Someone wise once said that the Greeks modeled all their Gods on themselves and not the other way round (unlike later Christian doctrine where God created Man in his image). The Olympic ritual exemplifies this ideological foundation beautifully! The Gods of Olympia could race faster than the wind, fly and seemed not to be bound by any of the physical limitations of the human body! The heroes like Herakles who were usually semi-divine actually took on the gods and occasionally triumphed. And finally, you had the citizens of the Greek states run, jump, wrestle, use javelins and iron balls almost too heavy to be lifted, on the Olympian plains every four years to show the Universe and Nature, that the human body can be trained, can be pushed to achieve feats almost miraculous and thus reach heights that can only be imagined for the Gods.

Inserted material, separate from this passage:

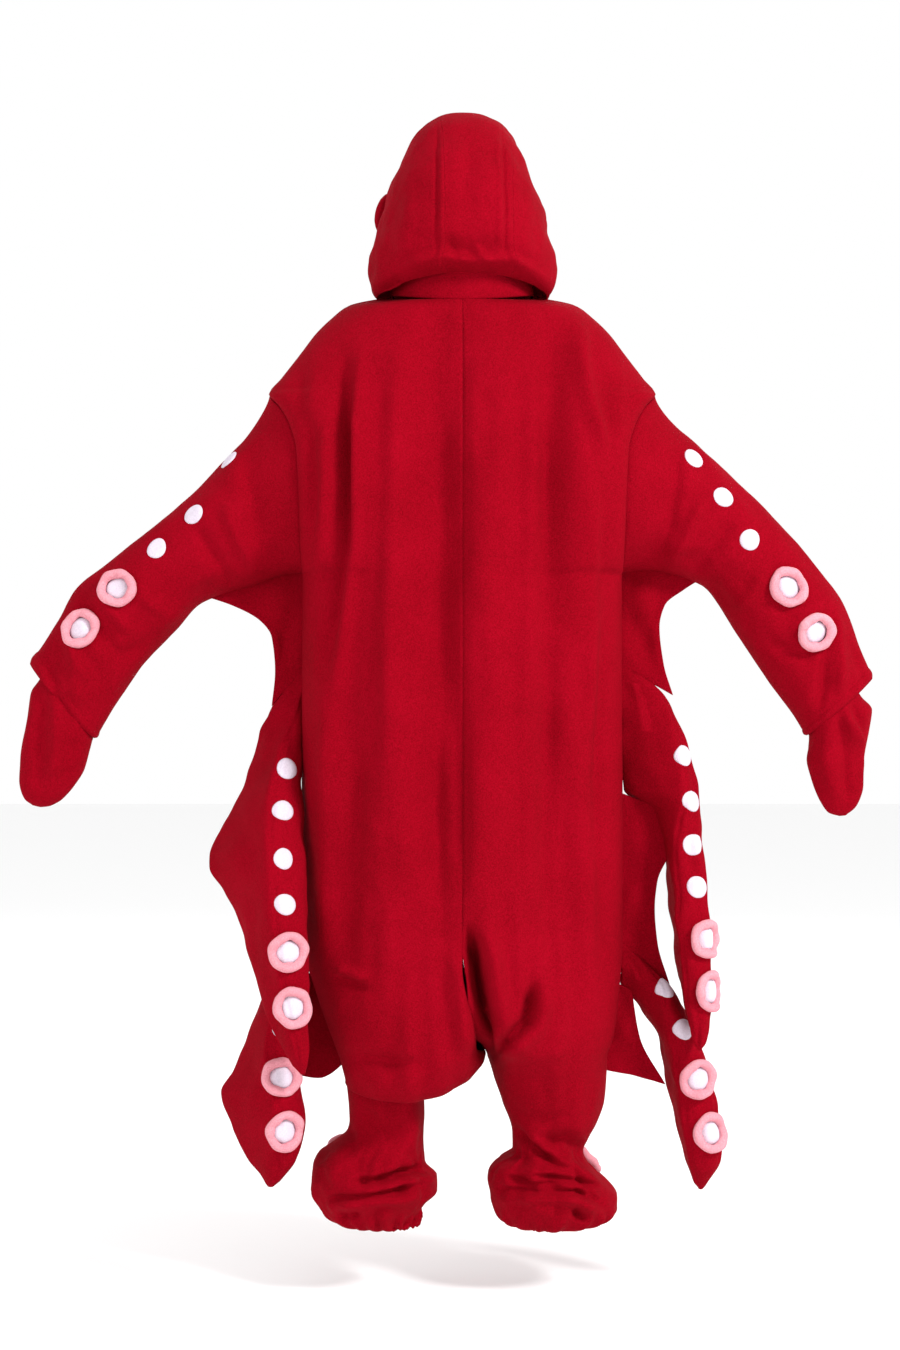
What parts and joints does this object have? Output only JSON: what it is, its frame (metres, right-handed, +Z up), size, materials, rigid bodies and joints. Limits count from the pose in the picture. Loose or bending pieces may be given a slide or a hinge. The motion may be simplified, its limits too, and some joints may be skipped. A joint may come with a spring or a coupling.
{
  "type": "hooded octopus costume",
  "caption": "Hooded fleece jumpsuit shaped as an octopus, with sleeve and leg arms, stuffed side tentacles, webs and padded suckers, hung as it is worn.",
  "frame": {"origin": "centre of the neck opening, at the height of the neck seam at the back", "axes": "+Z up, +Y the way the wearer faces, +X the wearer's right"},
  "size_m": [1.2612, 0.3262, 1.6454],
  "materials": {
    "red_fleece": "napped",
    "white_felt": "matt",
    "pink_fleece": "napped",
    "black_felt": "matt",
    "filling": "matt",
    "elastic": "matt",
    "red_tape": "satin",
    "red_buttons": "gloss"
  },
  "bodies": {
    "torso": {"back_panel_left": "red_fleece", "back_panel_right": "red_fleece", "front_panel_left": "red_fleece", "front_panel_right": "red_fleece", "seat_gusset": "red_fleece", "neckband": "red_fleece", "button_placket": "red_fleece", "buttonhole_placket": "red_fleece", "buttons": "red_buttons", "hanger_loop": "red_tape", "web_upper_left": "red_fleece", "web_upper_right": "red_fleece", "web_middle_left": "red_fleece", "web_middle_right": "red_fleece", "web_lower_left": "red_fleece", "web_lower_right": "red_fleece"},
    "hood": {"hood_left_panel": "red_fleece", "hood_right_panel": "red_fleece", "hood_centre_panel": "red_fleece", "face_hem": "red_fleece", "eye_whites": "white_felt", "eye_pupils": "black_felt"},
    "sleeve_left": {"sleeve_left": "red_fleece", "wrist_hem_left": "red_fleece", "white_discs_sleeve_left": "white_felt", "pink_rings_sleeve_left": "pink_fleece"},
    "sleeve_tip_left": {"sleeve_tip_left": "red_fleece"},
    "sleeve_right": {"sleeve_right": "red_fleece", "wrist_hem_right": "red_fleece", "white_discs_sleeve_right": "white_felt", "pink_rings_sleeve_right": "pink_fleece"},
    "sleeve_tip_right": {"sleeve_tip_right": "red_fleece"},
    "tentacle_upper_left": {"tentacle_upper_left_front_panel": "red_fleece", "tentacle_upper_left_rear_panel": "red_fleece", "tentacle_upper_left_filling": "filling", "white_discs_tentacle_upper_left": "white_felt", "pink_rings_tentacle_upper_left": "pink_fleece"},
    "tentacle_upper_right": {"tentacle_upper_right_front_panel": "red_fleece", "tentacle_upper_right_rear_panel": "red_fleece", "tentacle_upper_right_filling": "filling", "white_discs_tentacle_upper_right": "white_felt", "pink_rings_tentacle_upper_right": "pink_fleece"},
    "tentacle_lower_left": {"tentacle_lower_left_front_panel": "red_fleece", "tentacle_lower_left_rear_panel": "red_fleece", "tentacle_lower_left_filling": "filling", "white_discs_tentacle_lower_left": "white_felt", "pink_rings_tentacle_lower_left": "pink_fleece"},
    "tentacle_lower_right": {"tentacle_lower_right_front_panel": "red_fleece", "tentacle_lower_right_rear_panel": "red_fleece", "tentacle_lower_right_filling": "filling", "white_discs_tentacle_lower_right": "white_felt", "pink_rings_tentacle_lower_right": "pink_fleece"},
    "leg_left": {"leg_left": "red_fleece", "ankle_cuff_left": "red_fleece", "ankle_elastic_left": "elastic", "pink_rings_leg_left": "pink_fleece"},
    "leg_right": {"leg_right": "red_fleece", "ankle_cuff_right": "red_fleece", "ankle_elastic_right": "elastic", "pink_rings_leg_right": "pink_fleece"}
  },
  "joints": [
    {"name": "hood_back", "type": "hinge", "parent": "torso", "child": "hood", "pos_m": [0, -0.118, 0.044], "axis": [1, 0, 0], "range_deg": [0, 100]},
    {"name": "raise_sleeve_left", "type": "hinge", "parent": "torso", "child": "sleeve_left", "pos_m": [-0.268, 0, -0.152], "axis": [0, 1, 0], "range_deg": [-8, 50], "deforming": ["web_upper_left"]},
    {"name": "flop_sleeve_tip_left", "type": "hinge", "parent": "sleeve_left", "child": "sleeve_tip_left", "pos_m": [-0.594, 0, -0.589], "axis": [0, 1, 0], "range_deg": [-8, 15]},
    {"name": "raise_sleeve_right", "type": "hinge", "parent": "torso", "child": "sleeve_right", "pos_m": [0.268, 0, -0.152], "axis": [0, -1, 0], "range_deg": [-8, 50], "deforming": ["web_upper_right"]},
    {"name": "flop_sleeve_tip_right", "type": "hinge", "parent": "sleeve_right", "child": "sleeve_tip_right", "pos_m": [0.562, 0, -0.598], "axis": [0, -1, 0], "range_deg": [-8, 15]},
    {"name": "swing_tentacle_upper_left", "type": "hinge", "parent": "torso", "child": "tentacle_upper_left", "pos_m": [-0.233, 0, -0.65], "axis": [0, 0, -1], "range_deg": [-10, 50]},
    {"name": "swing_tentacle_upper_right", "type": "hinge", "parent": "torso", "child": "tentacle_upper_right", "pos_m": [0.233, 0, -0.65], "axis": [0, 0, 1], "range_deg": [-40, 25]},
    {"name": "swing_tentacle_lower_left", "type": "hinge", "parent": "torso", "child": "tentacle_lower_left", "pos_m": [-0.233, 0, -1.04], "axis": [0, 0, -1], "range_deg": [-10, 50]},
    {"name": "swing_tentacle_lower_right", "type": "hinge", "parent": "torso", "child": "tentacle_lower_right", "pos_m": [0.233, 0, -1.04], "axis": [0, 0, 1], "range_deg": [-40, 25]},
    {"name": "swing_leg_left", "type": "hinge", "parent": "torso", "child": "leg_left", "pos_m": [-0.103, 0, -1.1], "axis": [1, 0, 0], "range_deg": [-15, 15]},
    {"name": "swing_leg_right", "type": "hinge", "parent": "torso", "child": "leg_right", "pos_m": [0.112, 0, -1.1], "axis": [1, 0, 0], "range_deg": [-15, 15]}
  ]
}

I am glad to have had the privilege to stand on the grassy tracks that witnessed the feats of countless athletes who participated for the glory of nothing but an olive wreath because this event symbolizes one of the earliest expressions of what it is to be human! I can think of very few other rituals/events/myths wherein people strove, pushed themselves, competed not for the spoils of war or conquest or riches – but just because as humans ‘we can!’